Cuando era joven el Mulá Nasrudín, héroe de tantos cuentos populares en Oriente Medio y hasta en la lejana Samarcanda, tenía una barca desvencijada que utilizaba para llevar a la gente al otro lado del río.
Un día, un profesor muy quisquilloso, decidió, mientras cruzaban, hacerle una prueba al Mulá para ver cuánto sabía.
– Dime, Nasrudín, ¿cuánto es ocho veces seis?
– No tengo idea, – respondió el Mulá -.
– ¿Cómo escribes «magnificencia»?
– No lo hago, – respondió Nasrudín -.
– ¿No estudiaste nada en la escuela?
– No, – respondió el Maestro -.
– En ese caso, la mitad de tu vida está perdida.
Justo entonces, se desató una tormenta feroz (vaya usted a saber si Nasrudín tuvo algo que ver o si los Cielos quisieron echarle una mano), y el bote comenzó a hundirse.
– Profesor, – dijo Nasrudín -. ¿Alguna vez aprendiste a nadar?
– No, – le respondió -.
– En ese caso, tu vida entera está perdida.
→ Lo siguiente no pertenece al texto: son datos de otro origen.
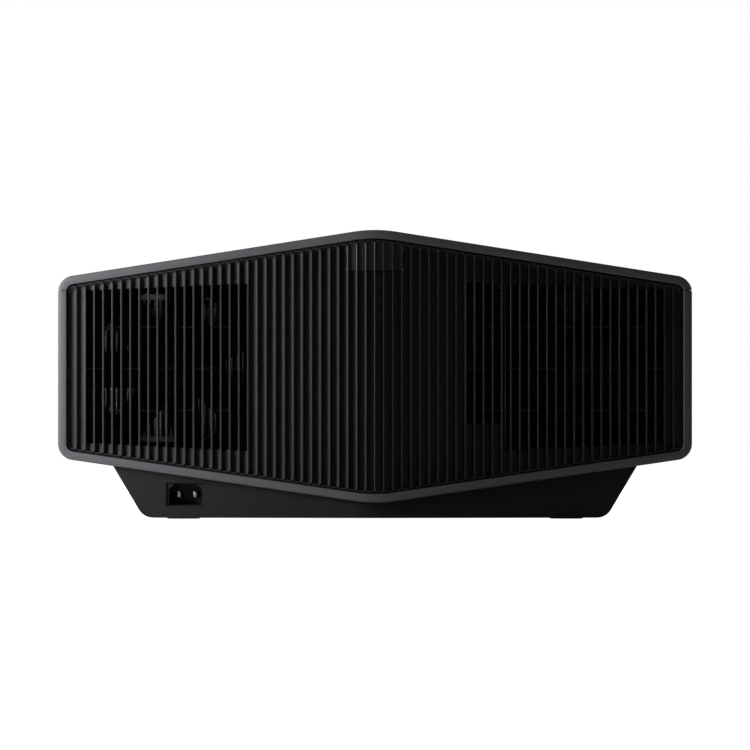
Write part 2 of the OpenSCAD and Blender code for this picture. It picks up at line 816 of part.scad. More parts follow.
// The upright guide rods and the motor of the upright screw.
module v_drive() {
    color("#c4c6c8") {
        for (sx = [-1, 1]) post(sx * v_rod_x, v_y, deck, 178, guide_r);
        post(v_screw_x, v_y, base_top + 2, 190, 8);
    }
}

module v_screw() {
    color("#b3a36a") post(v_screw_x, v_y, deck + 0.4, base_top + 1.7, v_screw_r);
}

// Rides up and down; it holds the level rods and the bearing of the level screw.
module v_carriage() {
    color("#6f7276") difference() {
        union() {
            slab(-83, 83, -139, -129, lens_z - 47.5, lens_z + 48);
            for (sx = [-1, 1], sz = [-1, 1])
                translate([sx * 78, 0, lens_z + sz * h_rod_dz]) slab(-4, 4, -129, -112, -5, 5);
            slab(60, 66, -129, -124, lens_z + 38, lens_z + 48);
            slab(60, 66, -124.5, -97, lens_z + 38, lens_z + 58);
        }
        slab(-46, 46, -140, -128, lens_z - 38, lens_z + 38);
        for (sx = [-1, 1]) post(sx * v_rod_x, v_y, 40, 180, guide_r + run);
        post(v_screw_x, v_y, 40, 180, v_screw_r + run);
        for (sz = [-1, 1]) rod_x(h_y, lens_z + sz * h_rod_dz, -83, 83, guide_r);
        rod_x(h_screw_y, h_screw_z, 59, 67, h_screw_r + run);
    }
}

// The level guide rods and the motor of the level screw; they ride on the upright carriage.
module h_drive() {
    color("#c4c6c8") {
        for (sz = [-1, 1]) rod_x(h_y, lens_z + sz * h_rod_dz, -82, 82, guide_r);
        rod_x(h_screw_y, h_screw_z, 66, 84, 8);
    }
}

module h_screw() {
    color("#b3a36a") rod_x(h_screw_y, h_screw_z, -36, 65.7, h_screw_r);
}

tail_r = 36;

module h_carriage() {
    color("#83868a") difference() {
        union() {
            slab(-44, 44, -124, -112, lens_z - 50, lens_z + 50);
            slab(-7, 7, -112.5, -98, lens_z + 42, lens_z + 56);
        }
        rod_y(0, lens_z, -130, -100, tail_r);
        for (sz = [-1, 1]) rod_x(h_y, lens_z + sz * h_rod_dz, -50, 50, guide_r + run);
        rod_x(h_screw_y, h_screw_z, -10, 10, h_screw_r + run);
    }
}

// ---- lens ----

// Spur gears of module 1: a ring's pitch radius is half its number of teeth.
focus_teeth = 100;
zoom_teeth = 84;
pinion_teeth = 12;
focus_c = (focus_teeth + pinion_teeth) / 2;
zoom_c = (zoom_teeth + pinion_teeth) / 2;
// Bearing of each pinion round the axis: a gap of the ring lies there.
focus_a = 135;
zoom_a = 45;
focus_y = [-222, -204];
zoom_y = [-198, -180];
focus_r = 45;
zoom_r = 38;
cell_r = 41.25;
bore = 31;
shaft_r = 1.5;

module on_axis() { translate([0, 0, lens_z]) children(); }

// Local frame with X pointing to a pinion's centre, at the bearing a.
module at_bearing(a) { on_axis() rotate([0, -a, 0]) children(); }

module lens_barrel() {
    color("#1a1b1d") difference() {
        union() {
            on_axis() {
                rod_y(0, 0, -240, -203, focus_r);
                rod_y(0, 0, -203.5, -199, 49);
                rod_y(0, 0, -199.5, -178, zoom_r);
                rod_y(0, 0, -178.5, -175, 42);
                rod_y(0, 0, -175.5, -96, tail_r);
                rod_y(0, 0, -128, -124, 41);
            }
            at_bearing(focus_a) slab(40, focus_c + 7, -203.5, -200.5, -8, 8);
            at_bearing(zoom_a) slab(34, zoom_c + 8, -178.5, -175.5, -8, 8);
        }
        on_axis() {
            rod_y(0, 0, -241, -214, cell_r + run);
            rod_y(0, 0, -215, -95, bore);
        }
        at_bearing(focus_a) rod_y(focus_c, 0, -205, -199, shaft_r + run);
        at_bearing(zoom_a) rod_y(zoom_c, 0, -180, -174, shaft_r + run);
    }
}

// Black disc behind the surround that hides the shift stage.
module lens_shroud() {
    color("#0e0e10") on_axis() difference() {
        rod_y(0, 0, -228, -225.5, 76);
        rod_y(0, 0, -229, -225, focus_r);
    }
}

// Straight-sided teeth, thinned for backlash.
module gear(teeth, hole_r) {
    r = teeth / 2;
    step = 360 / teeth;
    difference() {
        polygon([for (i = [0 : teeth - 1],
                      p = [[-0.29, r - 1.2], [-0.11, r + 0.85], [0.11, r + 0.85], [0.29, r - 1.2]])
                    p[1] * [cos((i + p[0]) * step), sin((i + p[0]) * step)]]);
        circle(r = hole_r, $fn = 96);
    }
}

// A grip zone in front and a toothed zone behind it.
module geared_ring(teeth, hole_r, y, grip_r) {
    split = y[1] - 8;
    on_axis() {
        difference() {
            rod_y(0, 0, y[0], split, grip_r);
            rod_y(0, 0, y[0] - 1, y[1], hole_r);
        }
        translate([0, split, 0]) rotate([-90, 0, 0]) linear_extrude(height = 8)
            gear(teeth, hole_r);
    }
}

module focus_ring() {
    color("#26272a") geared_ring(focus_teeth, focus_r + run, focus_y, 49);
}

module zoom_ring() {
    color("#26272a") geared_ring(zoom_teeth, zoom_r + run, zoom_y, 41);
}

module pinion(bearing, centre, back) {
    color("#d9d2bd") at_bearing(bearing) translate([centre, back - 7.5, 0]) {
        rotate([-90, 0, 0]) linear_extrude(height = 7) gear(pinion_teeth, 1);
        rod_y(0, 0, 0, 12.7, shaft_r);
    }
}

module lens_motors() {
    color("#a4a6a8") {
        at_bearing(focus_a) rod_y(focus_c, 0, -198.7, -176, 7.5);
        at_bearing(zoom_a) rod_y(zoom_c, 0, -174.7, -154, 7.5);
    }
}

module front_cell() {
    color("#141416") on_axis() difference() {
        rod_y(0, 0, -246, -219, cell_r);
        rod_y(0, 0, -247, -243, 39.4);
        rod_y(0, 0, -248, -218, 36);
    }
}

// A meniscus: front radius 90, back radius 120, on the axis 9 thick.
module front_lens() {
    steps = 12;
    edge = 35.95;
    front = 90;
    back = 120;
    sag = function(r, x) r - sqrt(r * r - x * x);
    color("#9fb4c8") on_axis() rotate([-90, 0, 0]) rotate_extrude($fn = 96)
        polygon([for (i = [0 : steps]) [edge * i / steps, -243 + sag(front, edge * i / steps)],
                 for (i = [steps : -1 : 0]) [edge * i / steps, -234 + sag(back, edge * i / steps)]]);
}

// The moving zoom group inside the barrel.
module zoom_cell() {
    color("#5d6064") on_axis() difference() {
        rod_y(0, 0, -180, -152, bore - run);
        rod_y(0, 0, -181, -172, 25);
        rod_y(0, 0, -160, -151, 25);
    }
}

top_cover();
lower_case();
base_cover();
rear_grille();
front_half(-1);  // front_grille_left
front_half(1);  // front_grille_right
ir_windows();
lens_bezel();
chassis_plate();
screws();
foot_pad(-1);  // foot_pad_left
foot_dial(-1);  // foot_dial_left
foot_pad(1);  // foot_pad_right
foot_dial(1);  // foot_dial_right
rear_feet();
mains_inlet();
inlet_pins();
io_panel();
metal_sockets();
trigger_jacks();
keypad_panel();
key(power_key);  // power_button
key(input_key);  // input_button
key(menu_key);  // menu_button
key(enter_key);  // enter_button
key(up_key);  // up_button
key(down_key);  // down_button
key(left_key);  // left_button
key(right_key);  // right_button
status_lens();
filter_cover();
air_filter();
fan_brackets();
fan_frames();
fan_rotor(fan_x[0]);  // fan_rotor_left
fan_rotor(fan_x[1]);  // fan_rotor_right
main_board();
power_supply();
laser_module();
heat_pipes();
heat_sink();
optical_housing();
imager_block();
shift_base();
v_drive();
v_screw();
v_carriage();
h_drive();
h_screw();
h_carriage();
lens_barrel();
lens_shroud();
zoom_ring();
zoom_cell();
pinion(zoom_a, zoom_c, zoom_y[1]);  // zoom_pinion
focus_ring();
pinion(focus_a, focus_c, focus_y[1]);  // focus_pinion
front_cell();
front_lens();
lens_motors();
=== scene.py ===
"""Looks of the home cinema projector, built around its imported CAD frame.

Lengths in this file are millimetres unless a name says otherwise; meshes are made in metres.
The back of the projector faces +Y, the lens looks along -Y, and +Z is up.
"""

import json
import math

import bmesh
import bpy
from mathutils import Matrix, Vector


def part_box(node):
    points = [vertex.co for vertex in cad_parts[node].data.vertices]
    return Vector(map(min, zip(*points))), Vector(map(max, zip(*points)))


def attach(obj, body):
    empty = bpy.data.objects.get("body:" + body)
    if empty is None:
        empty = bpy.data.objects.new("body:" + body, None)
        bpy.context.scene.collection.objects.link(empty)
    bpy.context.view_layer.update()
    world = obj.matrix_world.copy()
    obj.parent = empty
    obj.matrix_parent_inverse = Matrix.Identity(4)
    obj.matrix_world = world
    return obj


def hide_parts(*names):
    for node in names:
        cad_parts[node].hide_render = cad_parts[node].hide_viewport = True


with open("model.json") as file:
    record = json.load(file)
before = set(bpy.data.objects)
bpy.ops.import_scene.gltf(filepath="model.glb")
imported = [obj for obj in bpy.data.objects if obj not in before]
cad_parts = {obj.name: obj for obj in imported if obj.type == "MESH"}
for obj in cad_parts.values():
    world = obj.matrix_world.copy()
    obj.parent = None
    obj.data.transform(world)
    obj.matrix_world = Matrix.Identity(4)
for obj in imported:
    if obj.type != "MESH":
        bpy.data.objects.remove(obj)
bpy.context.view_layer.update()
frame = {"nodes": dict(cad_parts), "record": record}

MM = 0.001

# ---- sizes shared with the CAD ----

HALF_W = 230.0
HALF_D = 258.5          # to the rounded ridge of the rear face
SIDE_TOP = 175.4        # where the sides would meet the top and bottom without a rounding
SIDE_BOTTOM = 44.8
TOP_SLOPE = 0.155       # rise per millimetre towards the middle plane
BOTTOM_SLOPE = 0.144
VEE_SLOPE = 0.155
SEAM_Z = 166.4
SEAM_GAP = 0.4
RIM = 6.2               # width of the rim round each end
RIM_LEN = 12.0
WALL = 3.0
LAP = 1.4
CORNER_R = 12.0
RIDGE_R = 100.0
FRONT_SHORT = 6.0       # the front ridge lies this much nearer the middle than the rear one
RIB_PITCH = 6.572
RIB_W = 1.5
FLOOR_DEPTH = 3.8       # beside a rib's face
RAMP_DEPTH = 5.0        # at the next rib's wall
BLADE_DEPTH = 12.0
GROOVE = 1.1            # between the rim and the ribbed panel
TIP_IN = 2.0            # the ribs' faces lie this far inside the end face
FLOOR_BACK = 10.0
RIBS = 33               # on each side of the middle rib
LENS_Z = 110.5
RING_OUT = 78.3         # radius of the hole round the lens surround
TIE_STEP = 30.2
REAR_IR_Z = 180.6       # lower edge of each remote-control window
FRONT_IR_Z = 189.6
# bays in the sides: from and to in Y, from and to in Z
IO_BAY = (-34.0, 150.0, 58.0, 104.0)
KEY_BAY = (6.0, 128.0, 114.0, 158.0)
DRAWER = (-205.0, -183.0, 56.0, 162.0)

VEE_A = math.atan(VEE_SLOPE)
TOP_A = math.atan(TOP_SLOPE)
LOW_A = math.atan(BOTTOM_SLOPE)
REAR_RIDGE = HALF_D + RIDGE_R * (1 / math.cos(VEE_A) - 1)
FRONT_RIDGE = REAR_RIDGE - FRONT_SHORT
CORNER_X = HALF_W - CORNER_R
TOP_APEX = SIDE_TOP + HALF_W * TOP_SLOPE
LOW_APEX = SIDE_BOTTOM - HALF_W * BOTTOM_SLOPE
TOP_CORNER_Z = TOP_APEX - CORNER_R / math.cos(TOP_A) - TOP_SLOPE * CORNER_X
LOW_CORNER_Z = LOW_APEX + CORNER_R / math.cos(LOW_A) + BOTTOM_SLOPE * CORNER_X
TOP_RIDGE_Z = TOP_APEX - RIDGE_R / math.cos(TOP_A)
LOW_RIDGE_Z = LOW_APEX + RIDGE_R / math.cos(LOW_A)


def vee_y(ridge, x, d):
    """Y of an end face at x, inset by d."""
    x = abs(x)
    if x >= (RIDGE_R - d) * math.sin(VEE_A):
        return ridge - d / math.cos(VEE_A) - VEE_SLOPE * x
    return ridge - RIDGE_R / math.cos(VEE_A) + math.sqrt((RIDGE_R - d) ** 2 - x * x)


def outline_z(x, d):
    """Lowest and highest Z of the sleeve's outline, inset by d, at x."""
    x = min(abs(x), HALF_W - d)
    r = max(CORNER_R - d, 1.0)
    beyond = x - (HALF_W - d - r)
    ends = []
    for sign, apex, slope, angle, corner_z, ridge_z in (
        (-1, LOW_APEX, BOTTOM_SLOPE, LOW_A, LOW_CORNER_Z, LOW_RIDGE_Z),
        (1, TOP_APEX, TOP_SLOPE, TOP_A, TOP_CORNER_Z, TOP_RIDGE_Z),
    ):
        if beyond > r * math.sin(angle):
            z = corner_z + sign * math.sqrt(max(r * r - beyond * beyond, 0.0))
        elif x < (RIDGE_R - d) * math.sin(angle):
            z = ridge_z + sign * math.sqrt((RIDGE_R - d) ** 2 - x * x)
        else:
            z = apex - sign * (d / math.cos(angle) + slope * x)
        ends.append(z)
    return ends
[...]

En los planes de estudio insisten en que llenemos nuestra cabeza de conceptos en lugar de ayudarnos a tenerla bien estructurada. Ocho veces seis todavía suman 48, con independencia de dónde vivamos. Pero el concepto de magnificencia puede cambiar si sabemos que, en 1520, cuando los españoles llegaron a Tenochtitlán, Ciudad de México, ésta era diez veces más grande que cualquier ciudad europea.
Ignorar a la otra mitad de la humanidad (las mujeres, los pueblos indígenas, los hambrientos, los que no tienen acceso a la cultura, menospreciar a quienes ni siquiera saben que son personas) no presta la ayuda necesaria para aprender a nadar en las aguas turbulentas de nuestro siglo.